An extraordinary, as well as asthonishing, longitudinal study of the lake’s temperature changes provided the research team led by Steve Katz the necessary data for their work. So, thanks to the dedication of three generations of a family of Russian scientists, remarkable data on climate and lake temperature were available. This 58-year record of water temperature from Lake Baikal was examined to determine how seasonality in the lake has fluctuated over the past half century and to infer underlying mechanisms.
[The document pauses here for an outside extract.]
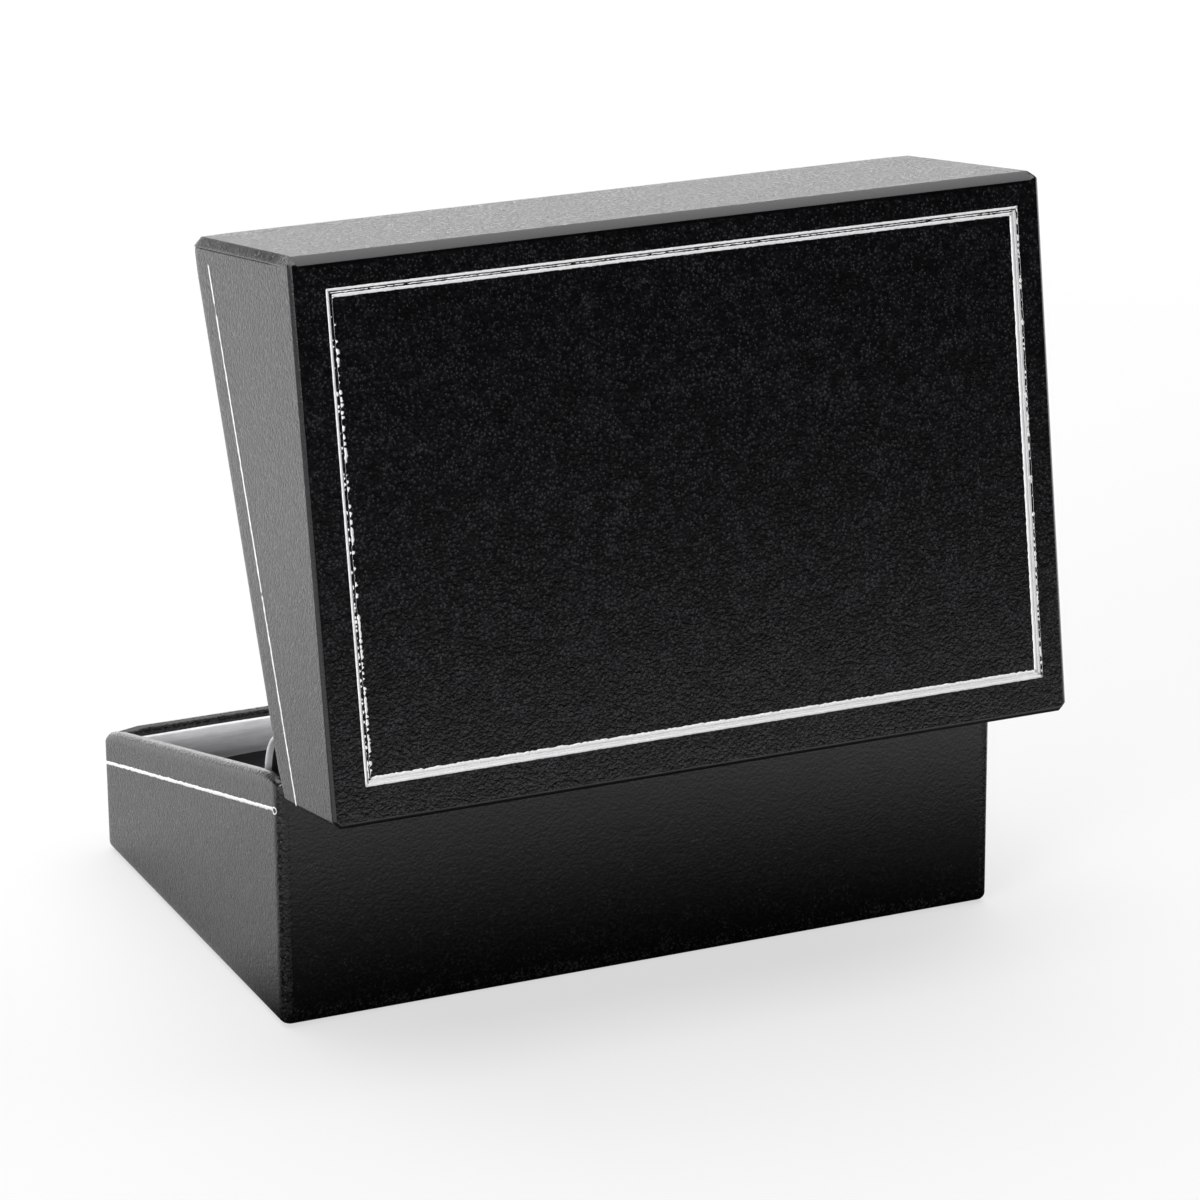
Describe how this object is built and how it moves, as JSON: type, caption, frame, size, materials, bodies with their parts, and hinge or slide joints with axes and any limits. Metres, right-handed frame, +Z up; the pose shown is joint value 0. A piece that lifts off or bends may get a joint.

The research team discovered many climate variability signals in the data. For example, changes in Lake Baikal water temperature correlate with monthly variability in El Niño indices, reflecting sea surface temperatures over the Pacific Ocean tens of thousands of kilometers away. At the same time, Lake Baikal’s temperatures are influenced by strong interactions with Pacific Ocean pressure fields described by the Pacific Decadal Oscillation. The researchers found that seasonality of Lake Baikal’s surface water temperatures relate to the fluctuating intensity and path of the jet stream on multiple time scales. Although the lake has warmed over the past century, the changing of seasons was not found to trend in a single direction, such as later winters. Thus, large-scale climatic phenomena affecting Siberia are apparent in Lake Baikal surface water temperature data, dynamics resulting from jet stream and storm track variability in central Asia and across the Northern Hemisphere.
The work done is relevant, because we need to go beyond detecting past climate variation. We also need to know how those climate variations are actually translated into local ecosystem fluctuations and longer-term local changes. Seeing how physical drivers of local ecology, like water temperature, are in turn reflecting global climate systems will allow us to determine what important short-term ecological changes may take place, such as changes in lake productivity. They also help us to forecast consequences of climate variability.
The climate indices reflect alterations in jet stream strength and trajectory, and these dynamics collectively appear to forecast seasonal onset in Siberia about three months in advance, according to the study.